Bitcoin has experienced multiple 70–85% drawdowns throughout its history.

Period Peak Trough Drawdown
2011 $32 $2 -94%
2013–15 $1,150 $170 -85%
2017–18 $20,000 $3,200 -84%
2021–22 $69,000 $16,000 -77%

The important historical pattern: every major Bitcoin bear market trough remained higher than the previous cycle's peak.

Bitcoin vs Other Assets

Asset Annual Volatility (approx)
Bitcoin 50–80%
Tech stocks (NASDAQ) 20–25%
Gold 12–15%
Canadian equities (TSX) 15–18%
GICs ~0%

Bitcoin is roughly 3–4x more volatile than equities. This creates both larger upside potential and larger downside risk.

Why Volatility Exists

  • 24/7 global trading — Bitcoin never closes
  • Smaller market size compared to equities and gold
  • Sentiment-driven cycles amplified by media and speculation
  • Macro sensitivity to interest rates, liquidity, and global risk appetite

How Canadian Investors Manage Volatility

1. Position Sizing

If you cannot emotionally handle a 70% drawdown, your Bitcoin allocation is likely too large.

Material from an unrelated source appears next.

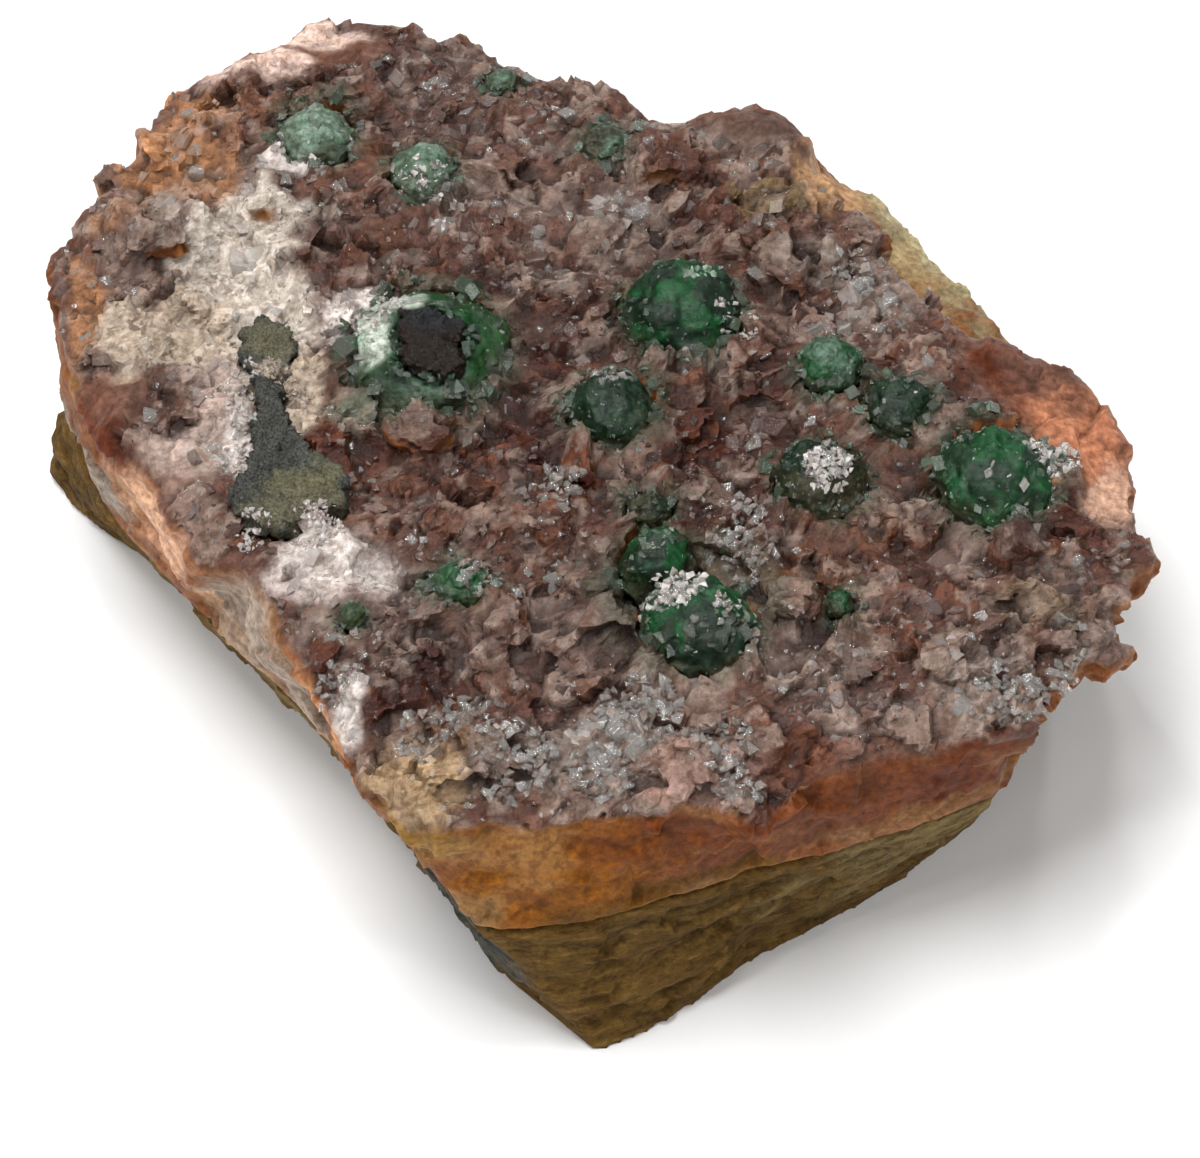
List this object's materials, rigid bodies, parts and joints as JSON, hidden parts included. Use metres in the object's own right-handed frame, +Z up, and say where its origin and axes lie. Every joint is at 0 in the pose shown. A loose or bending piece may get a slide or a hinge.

Most advisors suggest 1–5% for diversified portfolios.

2. Dollar-Cost Averaging

Buying regularly each month smooths out volatility over time and removes emotional timing decisions.

3. Long-Term Perspective

Bitcoin has historically behaved as a 4+ year asset.

Daily and weekly volatility is often noise.

4. Avoid Leverage

Combining leverage with Bitcoin volatility dramatically increases liquidation risk.

Volatility is the price of admission.

Bitcoin's historical gains came with extreme drawdowns along the way. Investors who benefited most were typically those who held long term and managed risk appropriately.